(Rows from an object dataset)
++++++++++++++++++++

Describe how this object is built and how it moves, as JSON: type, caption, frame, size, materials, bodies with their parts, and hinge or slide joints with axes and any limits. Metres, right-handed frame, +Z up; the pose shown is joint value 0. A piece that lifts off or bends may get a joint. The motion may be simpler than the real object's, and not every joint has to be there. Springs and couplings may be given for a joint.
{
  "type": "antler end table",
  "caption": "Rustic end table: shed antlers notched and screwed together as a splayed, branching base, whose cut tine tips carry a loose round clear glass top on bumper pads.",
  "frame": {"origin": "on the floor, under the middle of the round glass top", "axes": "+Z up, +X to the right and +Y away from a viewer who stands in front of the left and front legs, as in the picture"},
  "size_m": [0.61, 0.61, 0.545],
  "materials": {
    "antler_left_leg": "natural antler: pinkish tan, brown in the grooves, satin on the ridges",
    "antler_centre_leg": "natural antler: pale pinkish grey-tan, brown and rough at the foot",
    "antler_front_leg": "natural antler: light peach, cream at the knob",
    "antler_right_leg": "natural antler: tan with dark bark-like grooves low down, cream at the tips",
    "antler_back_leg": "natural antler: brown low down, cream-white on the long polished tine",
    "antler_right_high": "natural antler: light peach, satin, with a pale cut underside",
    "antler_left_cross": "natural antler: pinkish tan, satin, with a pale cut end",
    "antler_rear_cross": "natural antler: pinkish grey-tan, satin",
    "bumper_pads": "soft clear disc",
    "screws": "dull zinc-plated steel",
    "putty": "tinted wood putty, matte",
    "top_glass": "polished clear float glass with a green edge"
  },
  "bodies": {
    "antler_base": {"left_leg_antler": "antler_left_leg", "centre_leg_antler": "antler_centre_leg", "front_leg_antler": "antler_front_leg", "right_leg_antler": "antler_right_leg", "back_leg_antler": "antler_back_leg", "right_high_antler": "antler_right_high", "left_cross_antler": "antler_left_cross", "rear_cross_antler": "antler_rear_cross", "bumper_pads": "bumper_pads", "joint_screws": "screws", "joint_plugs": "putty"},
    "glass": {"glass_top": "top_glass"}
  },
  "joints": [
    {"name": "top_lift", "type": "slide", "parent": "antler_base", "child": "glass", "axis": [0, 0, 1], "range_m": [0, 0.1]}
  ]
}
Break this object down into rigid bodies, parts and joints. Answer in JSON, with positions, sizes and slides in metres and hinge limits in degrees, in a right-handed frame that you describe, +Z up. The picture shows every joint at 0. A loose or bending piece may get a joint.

++++++++++++++++++++

**What needs to be done:** Reproduce the data shown above exactly.

**The response:**
Describe how this object is built and how it moves, as JSON: type, caption, frame, size, materials, bodies with their parts, and hinge or slide joints with axes and any limits. Metres, right-handed frame, +Z up; the pose shown is joint value 0. A piece that lifts off or bends may get a joint. The motion may be simpler than the real object's, and not every joint has to be there. Springs and couplings may be given for a joint.
{
  "type": "antler end table",
  "caption": "Rustic end table: shed antlers notched and screwed together as a splayed, branching base, whose cut tine tips carry a loose round clear glass top on bumper pads.",
  "frame": {"origin": "on the floor, under the middle of the round glass top", "axes": "+Z up, +X to the right and +Y away from a viewer who stands in front of the left and front legs, as in the picture"},
  "size_m": [0.61, 0.61, 0.545],
  "materials": {
    "antler_left_leg": "natural antler: pinkish tan, brown in the grooves, satin on the ridges",
    "antler_centre_leg": "natural antler: pale pinkish grey-tan, brown and rough at the foot",
    "antler_front_leg": "natural antler: light peach, cream at the knob",
    "antler_right_leg": "natural antler: tan with dark bark-like grooves low down, cream at the tips",
    "antler_back_leg": "natural antler: brown low down, cream-white on the long polished tine",
    "antler_right_high": "natural antler: light peach, satin, with a pale cut underside",
    "antler_left_cross": "natural antler: pinkish tan, satin, with a pale cut end",
    "antler_rear_cross": "natural antler: pinkish grey-tan, satin",
    "bumper_pads": "soft clear disc",
    "screws": "dull zinc-plated steel",
    "putty": "tinted wood putty, matte",
    "top_glass": "polished clear float glass with a green edge"
  },
  "bodies": {
    "antler_base": {"left_leg_antler": "antler_left_leg", "centre_leg_antler": "antler_centre_leg", "front_leg_antler": "antler_front_leg", "right_leg_antler": "antler_right_leg", "back_leg_antler": "antler_back_leg", "right_high_antler": "antler_right_high", "left_cross_antler": "antler_left_cross", "rear_cross_antler": "antler_rear_cross", "bumper_pads": "bumper_pads", "joint_screws": "screws", "joint_plugs": "putty"},
    "glass": {"glass_top": "top_glass"}
  },
  "joints": [
    {"name": "top_lift", "type": "slide", "parent": "antler_base", "child": "glass", "axis": [0, 0, 1], "range_m": [0, 0.1]}
  ]
}
Break this object down into rigid bodies, parts and joints. Answer in JSON, with positions, sizes and slides in metres and hinge limits in degrees, in a right-handed frame that you describe, +Z up. The picture shows every joint at 0. A loose or bending piece may get a joint.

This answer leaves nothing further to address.